Um novo caminho também era o que procurava Evandro Martini, coordenador da Rede no Paraná. "Sempre fui partidário das causas trabalhistas, mas a decepção foi grande. O PT não quis cortar na própria carne." Martini procura fugir das definições de esquerda e direita. "O principal é que o país tenha um projeto. Mas, se tivermos que tomar medidas de esquerda, vamos tomar."
Perguntas e respostas
Veja alguns pontos que marcam a Rede:
Esquerda ou direita?
Os membros da Rede procuram escapar das definições ideológicas, mas a maioria dos militantes está mais à esquerda. O nome de mais expressão do futuro partido, a ex-senadora Marina Silva, foi filiada ao PT e ministra do governo Lula. Além disso, há muitos ex-filiados do PT, PV e PSol. "Temos uma presença forte de ambientalistas e de gente dos movimentos sociais, além de desiludidos com o PT e ex-integrantes do PSol", diz o coordenador da Rede no Paraná, Evandro Martini. "Conservadores não temos. Se fôssemos definir, diria que seria mais centro-esquerda", diz Alfredo Parodi, coordenador em Curitiba.
Perfil
O perfil dos membros é heterogêneo: de estudantes a advogados, de empresários a ex-militantes de outros partidos. Mas uma característica é comum: a maior parte dos apoiadores não tem um histórico de atuação política.

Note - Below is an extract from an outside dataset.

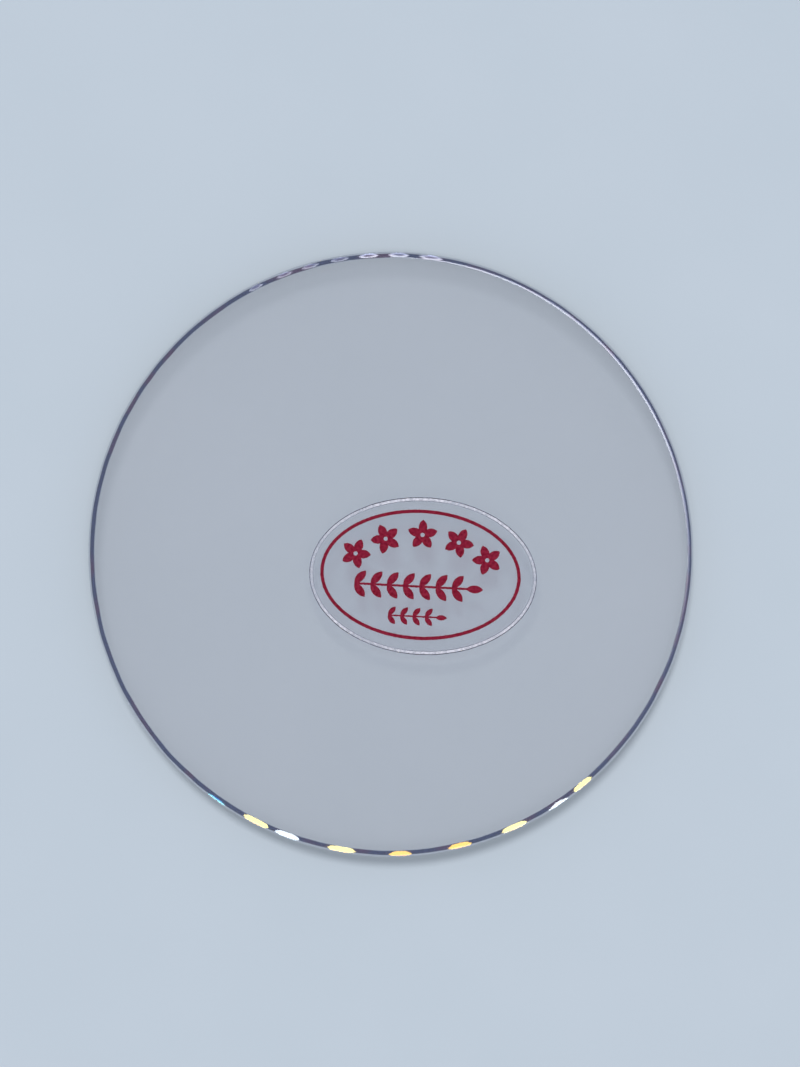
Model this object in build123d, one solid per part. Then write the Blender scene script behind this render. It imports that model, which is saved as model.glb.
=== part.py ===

Segundo Parodi, 70% dos apoiadores nunca tiveram atuação partidária.
Fogo cruzado
Os apoiadores da Rede têm consciência de que o principal nome do futuro partido, a ex-ministra Marina Silva, enfrentará um fogo cruzado nas eleições de 2014. De um lado estará o PT, seu antigo partido, e do outro o PSDB, que tem aglutinado os setores mais conservadores nas últimas eleições. Recentemente, Marina se envolveu em uma polêmica ao defender o polêmico deputado federal Pastor Marcos Feliciano (PSC-SP).